Motor Reversing with Interlock
Reversing a motor electrically requires two contactors (forward and reverse) that must NEVER energise simultaneously — doing so creates a phase-to-phase short and destroys the starter. This example shows the canonical software interlock pattern.
I/O list
| Tag | Type | Description |
|---|---|---|
| PB_Fwd | DI | Forward push-button |
| PB_Rev | DI | Reverse push-button |
| PB_Stop | DI | Stop push-button (NC, TRUE = not pressed) |
| OL_Trip | DI | Motor overload contact (NC, TRUE = healthy) |
| M_Fwd | DO | Forward contactor coil |
| M_Rev | DO | Reverse contactor coil |
Structured Text code
PROGRAM main
VAR
(* No additional internal vars needed *)
END_VAR
(* Forward: started by PB_Fwd, sealed in by M_Fwd, broken by Stop, OL trip, or M_Rev energised *)
M_Fwd := (PB_Fwd OR M_Fwd) AND PB_Stop AND OL_Trip AND NOT M_Rev AND NOT PB_Rev;
(* Reverse: mirror image *)
M_Rev := (PB_Rev OR M_Rev) AND PB_Stop AND OL_Trip AND NOT M_Fwd AND NOT PB_Fwd;How it works
Seal-in: the first parenthesis (PB_Fwd OR M_Fwd) means the forward contactor stays energised after the button is released, until something breaks the rung.
Software interlock: NOT M_Rev in the forward rung guarantees the forward contactor cannot energise while reverse is on. Mirror logic in the reverse rung.

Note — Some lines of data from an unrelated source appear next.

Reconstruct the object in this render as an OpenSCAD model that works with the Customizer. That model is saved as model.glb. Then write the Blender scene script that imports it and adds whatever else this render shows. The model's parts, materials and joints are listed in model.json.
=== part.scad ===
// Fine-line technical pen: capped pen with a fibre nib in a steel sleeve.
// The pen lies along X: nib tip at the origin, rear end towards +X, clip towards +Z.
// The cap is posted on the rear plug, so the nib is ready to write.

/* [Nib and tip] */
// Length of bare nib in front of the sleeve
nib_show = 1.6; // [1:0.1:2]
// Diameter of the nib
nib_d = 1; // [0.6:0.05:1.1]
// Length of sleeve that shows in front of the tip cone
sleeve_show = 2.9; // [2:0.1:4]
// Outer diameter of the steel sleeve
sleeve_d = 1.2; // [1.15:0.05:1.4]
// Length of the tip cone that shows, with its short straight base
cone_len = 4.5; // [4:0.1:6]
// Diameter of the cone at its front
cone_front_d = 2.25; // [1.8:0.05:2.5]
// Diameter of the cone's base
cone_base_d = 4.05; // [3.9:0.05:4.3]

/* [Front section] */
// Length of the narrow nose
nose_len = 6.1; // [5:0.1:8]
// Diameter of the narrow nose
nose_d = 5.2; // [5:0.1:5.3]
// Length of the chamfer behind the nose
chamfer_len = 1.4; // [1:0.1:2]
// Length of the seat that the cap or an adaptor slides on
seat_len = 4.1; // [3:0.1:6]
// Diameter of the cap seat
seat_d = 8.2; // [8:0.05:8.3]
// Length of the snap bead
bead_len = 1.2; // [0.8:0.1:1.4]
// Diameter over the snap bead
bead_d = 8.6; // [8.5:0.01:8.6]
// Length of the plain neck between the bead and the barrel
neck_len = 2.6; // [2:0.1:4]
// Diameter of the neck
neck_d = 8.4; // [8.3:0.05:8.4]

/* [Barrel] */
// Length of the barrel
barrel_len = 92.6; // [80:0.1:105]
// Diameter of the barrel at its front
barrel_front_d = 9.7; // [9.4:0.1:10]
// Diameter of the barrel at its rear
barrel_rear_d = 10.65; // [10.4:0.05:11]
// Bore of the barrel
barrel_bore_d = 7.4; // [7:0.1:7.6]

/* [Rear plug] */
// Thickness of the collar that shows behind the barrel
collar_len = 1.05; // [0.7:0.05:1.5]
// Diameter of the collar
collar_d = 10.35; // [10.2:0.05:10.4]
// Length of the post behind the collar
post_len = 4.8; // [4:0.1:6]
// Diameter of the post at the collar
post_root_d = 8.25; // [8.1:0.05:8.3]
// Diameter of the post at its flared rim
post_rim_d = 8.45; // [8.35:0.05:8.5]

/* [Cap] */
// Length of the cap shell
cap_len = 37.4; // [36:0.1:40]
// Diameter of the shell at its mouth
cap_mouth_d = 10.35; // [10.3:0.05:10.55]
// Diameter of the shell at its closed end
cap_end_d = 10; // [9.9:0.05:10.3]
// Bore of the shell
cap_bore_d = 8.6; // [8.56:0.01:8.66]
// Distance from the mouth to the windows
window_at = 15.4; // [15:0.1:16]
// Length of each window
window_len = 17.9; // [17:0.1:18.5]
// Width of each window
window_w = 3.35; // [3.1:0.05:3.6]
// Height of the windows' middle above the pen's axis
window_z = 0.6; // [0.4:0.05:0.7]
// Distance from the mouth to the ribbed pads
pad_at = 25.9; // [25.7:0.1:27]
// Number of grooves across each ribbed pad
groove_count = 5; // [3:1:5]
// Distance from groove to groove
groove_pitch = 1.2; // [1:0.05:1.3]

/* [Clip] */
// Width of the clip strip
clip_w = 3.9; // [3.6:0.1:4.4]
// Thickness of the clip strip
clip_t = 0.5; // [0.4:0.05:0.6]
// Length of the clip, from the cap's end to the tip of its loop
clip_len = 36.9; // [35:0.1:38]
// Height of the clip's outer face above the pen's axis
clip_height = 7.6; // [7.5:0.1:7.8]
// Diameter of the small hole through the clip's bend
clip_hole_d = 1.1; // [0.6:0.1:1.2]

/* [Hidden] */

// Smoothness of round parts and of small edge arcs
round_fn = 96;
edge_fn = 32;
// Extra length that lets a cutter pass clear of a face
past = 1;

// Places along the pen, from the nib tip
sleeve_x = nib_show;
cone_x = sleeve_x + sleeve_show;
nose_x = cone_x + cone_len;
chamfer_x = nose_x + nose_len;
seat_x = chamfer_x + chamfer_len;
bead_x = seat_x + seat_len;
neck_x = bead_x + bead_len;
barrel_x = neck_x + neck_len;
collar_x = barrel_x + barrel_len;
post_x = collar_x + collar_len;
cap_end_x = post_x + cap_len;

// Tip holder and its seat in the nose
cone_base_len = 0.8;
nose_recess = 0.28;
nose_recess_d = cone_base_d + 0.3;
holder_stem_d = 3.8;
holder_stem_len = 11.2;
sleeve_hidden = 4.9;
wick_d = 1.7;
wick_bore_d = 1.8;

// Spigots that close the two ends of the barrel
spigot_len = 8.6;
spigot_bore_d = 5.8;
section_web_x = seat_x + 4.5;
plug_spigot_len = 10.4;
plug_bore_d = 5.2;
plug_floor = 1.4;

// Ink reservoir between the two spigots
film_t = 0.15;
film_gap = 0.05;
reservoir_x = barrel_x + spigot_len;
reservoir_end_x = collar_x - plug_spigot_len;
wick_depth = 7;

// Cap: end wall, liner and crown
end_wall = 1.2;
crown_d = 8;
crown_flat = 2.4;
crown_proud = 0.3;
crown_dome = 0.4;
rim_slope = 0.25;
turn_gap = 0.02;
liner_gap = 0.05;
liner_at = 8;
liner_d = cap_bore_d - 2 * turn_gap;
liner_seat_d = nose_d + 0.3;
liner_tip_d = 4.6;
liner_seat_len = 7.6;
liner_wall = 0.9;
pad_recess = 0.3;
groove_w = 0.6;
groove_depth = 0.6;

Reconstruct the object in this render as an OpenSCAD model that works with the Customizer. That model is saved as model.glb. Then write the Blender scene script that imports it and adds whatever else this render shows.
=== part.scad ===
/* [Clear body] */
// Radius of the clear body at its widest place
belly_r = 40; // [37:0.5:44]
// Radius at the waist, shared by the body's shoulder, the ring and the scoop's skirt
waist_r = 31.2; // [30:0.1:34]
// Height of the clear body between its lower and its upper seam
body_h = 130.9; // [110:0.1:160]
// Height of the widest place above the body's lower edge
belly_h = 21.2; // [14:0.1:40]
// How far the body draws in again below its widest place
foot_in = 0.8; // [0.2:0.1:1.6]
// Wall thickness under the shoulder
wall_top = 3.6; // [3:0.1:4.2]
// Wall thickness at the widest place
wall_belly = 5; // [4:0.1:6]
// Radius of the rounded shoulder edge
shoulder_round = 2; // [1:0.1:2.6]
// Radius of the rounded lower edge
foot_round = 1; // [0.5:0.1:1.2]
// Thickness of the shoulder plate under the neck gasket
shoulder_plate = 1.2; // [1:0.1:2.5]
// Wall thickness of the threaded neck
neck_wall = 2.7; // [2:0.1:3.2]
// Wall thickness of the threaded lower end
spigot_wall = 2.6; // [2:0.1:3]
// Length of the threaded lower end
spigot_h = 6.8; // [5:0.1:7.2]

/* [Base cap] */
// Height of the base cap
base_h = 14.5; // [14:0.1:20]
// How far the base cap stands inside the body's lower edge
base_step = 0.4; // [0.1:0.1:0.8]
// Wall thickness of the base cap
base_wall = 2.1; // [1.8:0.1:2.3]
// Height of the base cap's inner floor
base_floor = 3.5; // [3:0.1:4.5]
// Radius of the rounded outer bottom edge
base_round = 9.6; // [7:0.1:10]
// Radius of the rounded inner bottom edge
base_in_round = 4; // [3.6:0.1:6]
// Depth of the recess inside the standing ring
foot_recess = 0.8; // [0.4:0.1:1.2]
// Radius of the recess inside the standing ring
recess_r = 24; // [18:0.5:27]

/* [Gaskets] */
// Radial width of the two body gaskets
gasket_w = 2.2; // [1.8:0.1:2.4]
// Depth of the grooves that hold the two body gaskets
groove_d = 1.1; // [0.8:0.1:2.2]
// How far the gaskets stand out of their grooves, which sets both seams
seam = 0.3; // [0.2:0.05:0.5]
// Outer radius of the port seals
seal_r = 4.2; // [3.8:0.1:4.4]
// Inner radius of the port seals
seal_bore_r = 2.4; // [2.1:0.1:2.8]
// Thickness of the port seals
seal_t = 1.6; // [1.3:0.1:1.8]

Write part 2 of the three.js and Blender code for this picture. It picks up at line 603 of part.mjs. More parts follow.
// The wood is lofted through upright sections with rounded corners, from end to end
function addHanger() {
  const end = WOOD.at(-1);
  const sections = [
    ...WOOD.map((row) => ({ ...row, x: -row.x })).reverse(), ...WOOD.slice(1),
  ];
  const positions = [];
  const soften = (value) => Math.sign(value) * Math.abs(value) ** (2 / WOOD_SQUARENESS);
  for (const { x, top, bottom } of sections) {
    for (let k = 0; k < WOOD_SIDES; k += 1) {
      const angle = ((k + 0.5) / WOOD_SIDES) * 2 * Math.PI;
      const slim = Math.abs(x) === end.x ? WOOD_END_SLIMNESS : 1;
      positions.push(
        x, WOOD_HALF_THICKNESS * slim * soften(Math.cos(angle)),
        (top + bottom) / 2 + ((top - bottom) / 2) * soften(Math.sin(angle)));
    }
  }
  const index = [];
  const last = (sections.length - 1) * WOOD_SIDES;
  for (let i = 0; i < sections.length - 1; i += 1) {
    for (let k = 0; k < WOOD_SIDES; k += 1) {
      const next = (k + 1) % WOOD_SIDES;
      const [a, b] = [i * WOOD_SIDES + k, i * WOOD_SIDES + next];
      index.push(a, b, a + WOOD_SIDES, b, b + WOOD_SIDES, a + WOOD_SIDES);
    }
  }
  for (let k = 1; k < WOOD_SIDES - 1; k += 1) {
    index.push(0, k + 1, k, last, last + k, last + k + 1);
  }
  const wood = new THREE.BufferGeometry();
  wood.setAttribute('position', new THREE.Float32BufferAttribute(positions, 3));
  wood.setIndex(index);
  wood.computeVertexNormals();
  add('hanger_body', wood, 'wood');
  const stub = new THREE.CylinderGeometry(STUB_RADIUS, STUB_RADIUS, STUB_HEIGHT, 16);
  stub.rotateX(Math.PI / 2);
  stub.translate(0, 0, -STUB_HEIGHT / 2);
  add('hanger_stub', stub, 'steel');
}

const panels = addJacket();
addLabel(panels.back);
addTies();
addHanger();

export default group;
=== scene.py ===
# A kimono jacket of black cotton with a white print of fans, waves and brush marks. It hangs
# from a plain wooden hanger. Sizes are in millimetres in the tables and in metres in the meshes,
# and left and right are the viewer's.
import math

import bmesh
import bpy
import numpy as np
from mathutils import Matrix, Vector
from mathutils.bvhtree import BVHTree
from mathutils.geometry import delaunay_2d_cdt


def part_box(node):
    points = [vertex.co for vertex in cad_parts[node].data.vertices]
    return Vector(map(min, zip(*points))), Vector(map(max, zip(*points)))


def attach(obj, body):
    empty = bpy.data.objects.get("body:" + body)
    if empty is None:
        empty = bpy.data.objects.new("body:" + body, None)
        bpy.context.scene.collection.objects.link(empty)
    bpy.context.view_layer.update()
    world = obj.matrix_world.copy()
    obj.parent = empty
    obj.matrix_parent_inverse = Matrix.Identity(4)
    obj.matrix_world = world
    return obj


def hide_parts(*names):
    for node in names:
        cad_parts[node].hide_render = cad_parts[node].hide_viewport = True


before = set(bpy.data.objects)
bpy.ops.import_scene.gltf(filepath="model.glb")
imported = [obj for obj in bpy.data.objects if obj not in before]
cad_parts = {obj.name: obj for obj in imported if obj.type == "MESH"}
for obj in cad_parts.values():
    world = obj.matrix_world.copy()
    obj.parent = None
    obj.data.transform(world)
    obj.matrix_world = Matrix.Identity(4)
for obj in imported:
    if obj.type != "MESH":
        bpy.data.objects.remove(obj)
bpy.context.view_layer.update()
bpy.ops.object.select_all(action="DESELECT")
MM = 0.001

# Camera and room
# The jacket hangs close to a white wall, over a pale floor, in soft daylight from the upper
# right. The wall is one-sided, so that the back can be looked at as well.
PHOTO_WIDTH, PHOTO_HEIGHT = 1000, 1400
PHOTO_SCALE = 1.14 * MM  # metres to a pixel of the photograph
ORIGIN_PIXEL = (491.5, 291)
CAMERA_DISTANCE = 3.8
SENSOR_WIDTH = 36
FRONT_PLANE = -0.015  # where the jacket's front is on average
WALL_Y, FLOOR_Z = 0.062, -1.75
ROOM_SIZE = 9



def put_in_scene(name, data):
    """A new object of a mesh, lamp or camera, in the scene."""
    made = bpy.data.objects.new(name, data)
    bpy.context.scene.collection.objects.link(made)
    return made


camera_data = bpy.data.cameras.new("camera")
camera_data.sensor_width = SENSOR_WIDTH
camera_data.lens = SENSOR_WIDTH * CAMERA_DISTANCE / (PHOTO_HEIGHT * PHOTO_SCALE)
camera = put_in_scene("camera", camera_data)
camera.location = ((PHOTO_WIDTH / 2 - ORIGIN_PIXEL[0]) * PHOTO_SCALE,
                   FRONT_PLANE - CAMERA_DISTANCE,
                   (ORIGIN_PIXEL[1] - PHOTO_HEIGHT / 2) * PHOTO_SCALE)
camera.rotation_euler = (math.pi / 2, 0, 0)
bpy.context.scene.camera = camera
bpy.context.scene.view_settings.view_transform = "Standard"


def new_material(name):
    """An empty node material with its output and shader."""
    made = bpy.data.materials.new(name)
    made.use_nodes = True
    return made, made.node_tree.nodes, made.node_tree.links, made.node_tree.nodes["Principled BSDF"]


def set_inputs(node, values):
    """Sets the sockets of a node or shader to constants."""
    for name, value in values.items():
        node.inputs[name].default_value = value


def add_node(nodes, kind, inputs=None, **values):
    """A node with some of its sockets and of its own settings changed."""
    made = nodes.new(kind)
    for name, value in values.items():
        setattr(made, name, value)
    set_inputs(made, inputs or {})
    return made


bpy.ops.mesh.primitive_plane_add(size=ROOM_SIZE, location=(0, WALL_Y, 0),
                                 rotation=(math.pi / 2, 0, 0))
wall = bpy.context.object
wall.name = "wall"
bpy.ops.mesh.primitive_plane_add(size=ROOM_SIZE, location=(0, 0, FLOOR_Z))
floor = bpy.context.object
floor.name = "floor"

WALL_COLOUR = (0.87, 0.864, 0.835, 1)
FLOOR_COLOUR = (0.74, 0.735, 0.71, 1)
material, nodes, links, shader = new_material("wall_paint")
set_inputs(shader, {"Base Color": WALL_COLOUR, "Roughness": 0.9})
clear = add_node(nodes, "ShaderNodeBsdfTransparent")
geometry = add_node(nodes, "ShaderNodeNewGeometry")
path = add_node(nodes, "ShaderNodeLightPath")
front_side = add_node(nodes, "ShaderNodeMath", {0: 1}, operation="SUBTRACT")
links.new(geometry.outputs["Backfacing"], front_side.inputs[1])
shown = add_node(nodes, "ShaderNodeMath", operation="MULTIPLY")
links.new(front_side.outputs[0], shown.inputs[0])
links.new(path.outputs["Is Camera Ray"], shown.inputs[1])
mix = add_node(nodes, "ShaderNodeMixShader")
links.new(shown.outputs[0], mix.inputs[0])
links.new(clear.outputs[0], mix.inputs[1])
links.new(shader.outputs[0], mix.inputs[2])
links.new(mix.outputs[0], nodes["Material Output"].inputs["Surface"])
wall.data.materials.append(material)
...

Stop button is NC: PB_Stop is normally-closed wired. TRUE means NOT pressed. Pressing the stop button drops PB_Stop to FALSE, breaking both rungs.
OL_Trip is NC: TRUE means the motor overload is healthy (not tripped). Tripped overload drops OL_Trip to FALSE, stopping the motor.
Critical: software interlock alone is NOT sufficient for safety. Always pair with electrical interlock (auxiliary contacts) and mechanical interlock (lever between contactors) for safety-rated reversing applications.